A. S. PADMANABHAN
The virtues of civil service, namely poverty, neutrality, and anonymity, have come under severe strain
BUREAUCRACY AND SOCIETY- The IAS at Work: Edited by Rakesh Hooja; Rawat Publications, Satyam Apartments, Sector 3, Jawahar Nagar, Jaipur-302004. Rs. 695.
Winston Churchill faulted them for “arrant pedantry” when it was pointed out to him that he had ended a sentence with a preposition. Margaret Thatcher would not regard them highly either. Nearer home, Jawaharlal Nehru found them “cutting the red-tape along.” Yet, none could either downsize or dispense with bureaucracy.
Fifteen officers of the Indian Administrative Service share their experiences at work in Rajasthan. Experience is the best school in that the test comes earlier and lessons are learnt later. One of the officers, Rajagopal, has specifically mentioned the lesson at the end of every episode he narrates. Since the early 1950s and ‘60s, the role of the civil servant has shrunk to the mere mechanics of implementing the policies of the rulers, and ensuring propriety of procedure and accountability to audit. The contributors, while in service, have been professional and objective enough to go along even with policies and programmes considered unviable and did not, as a rule, stick their neck out.
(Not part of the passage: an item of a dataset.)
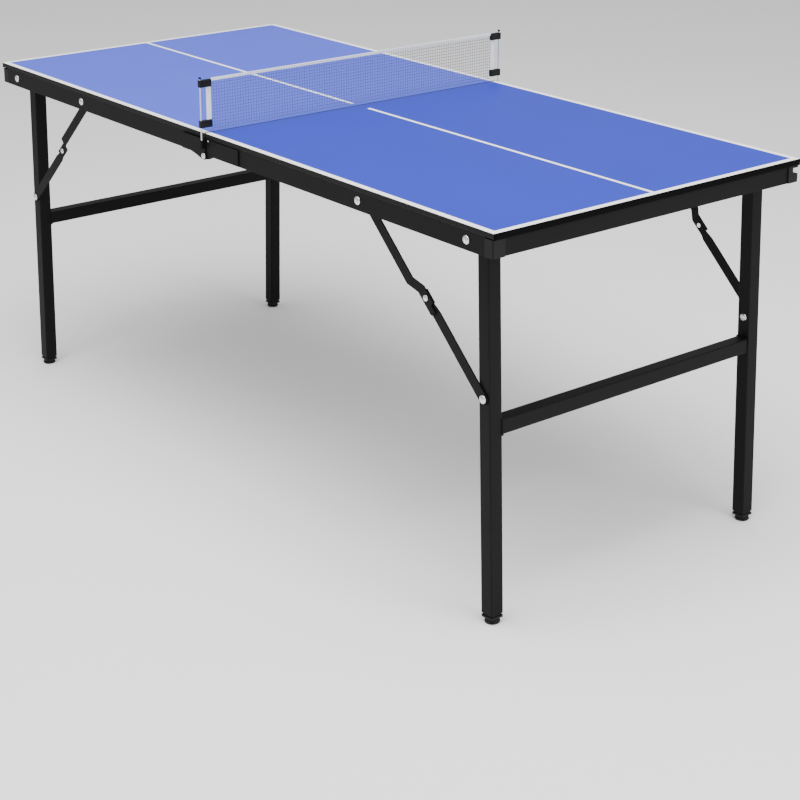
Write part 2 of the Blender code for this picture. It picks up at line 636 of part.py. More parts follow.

The three British virtues of civil service, namely poverty, neutrality, and anonymity have come under severe strain during the period covered. Everyone has commended these virtues: but rued that they had constraints especially about the latter two. Rajasthan had two mature and seasoned politicians as Chief Ministers in Mohanlal Sukhadia and Bhairon Singh Shekhawat. Problems were mostly with junior politicians who gave the impression of upstarts.
Kusum Prasad recalls the stories and rumours spun around her. One was that she was prowling around in disguise like a modern Razia Sultana to crack down on the hoarders and bad characters. Every civil servant is vulnerable to such character assassination by those affected by his (or her) actions. When the government institutes an inquiry on the basis of such baseless allegations, it comes as an added insult. An officer opened a computer showroom of his relative and later bought computers from there. All rules were followed and no loss was caused to the government. Yet he had to face an enquiry, at the end of which he was counselled to keep his ‘ anonymity'.
Inderjit Khanna regrets that “nothing seems to happen to those who are corrupt,” thanks to delays in investigation and legal processes; many of them, in fact, get promoted or retire. Speedy disposal of cases, stern action against the guilty, and setting personal examples at higher level are the remedies he suggests. Cloistered virtue is no virtue. One must be exposed to temptations, yet remain free from taint. Such cases may be very rare. But even a few will prove an inducement for the venal colleagues to re-think. And it is these few who answer the first virtue of British Civil service, namely ‘poverty.'
The other virtue of ‘neutrality' need not be overdone. Arun Kumar is of the view that as long as the recommendations made by politicians are within the norms and guidelines, one need not react sharply. Where the request is against rules or impossible to comply with, the position will have to be explained politely but firmly. He also cites an interesting example to show that strict, if not blind, adherence to rules can result in loss of income to government. It was a case of straw, a perishable commodity, rotting near a rail-head due to heavy rain. An attractive price offered by a strawboard manufacturing firm was turned down by the government, which opted for the open-auction route. And by the time the formalities were completed, the straw got further damaged and fetched only a very low price.
Rajagopal has this story to narrate. In Kota district, allthe lands available as ‘surplus' were assigned to the weaker sections to commemorate the centenary of Gandhiji. Ten years later, a similar exercise was undertaken and ‘surplus' lands were shown to have been assigned once again. He wonders where the excess lands came from, when the geographical area of the district has not increased. Thapar makes out a strong case for drawing more and more people from specialised services to the IAS so as to get the best out of them and give them due recognition.
By their very nature, memoirs are self-centric. Some of the experiences recounted in this book relate to issues that are relevant generally to the whole of Rajasthan, like desert management. Civil servants are but a cross-section of society. As such,0 it will not be fair to judge or evaluate them without regard to the general socio-economic environment. Nor can their calibre be expected to be very much above that of other professionals such as doctors, businessmen, and teachers. Long ago, James Madison said: “If men were angels, no government would be necessary. If angels were to govern men, neither external nor internal controls would be necessary.” And that of course is a big IF. The stark reality is that, in the present context of our polity, the political executive and the bureaucracy — the two arms of government — have come to stay, although their image is losing lustre.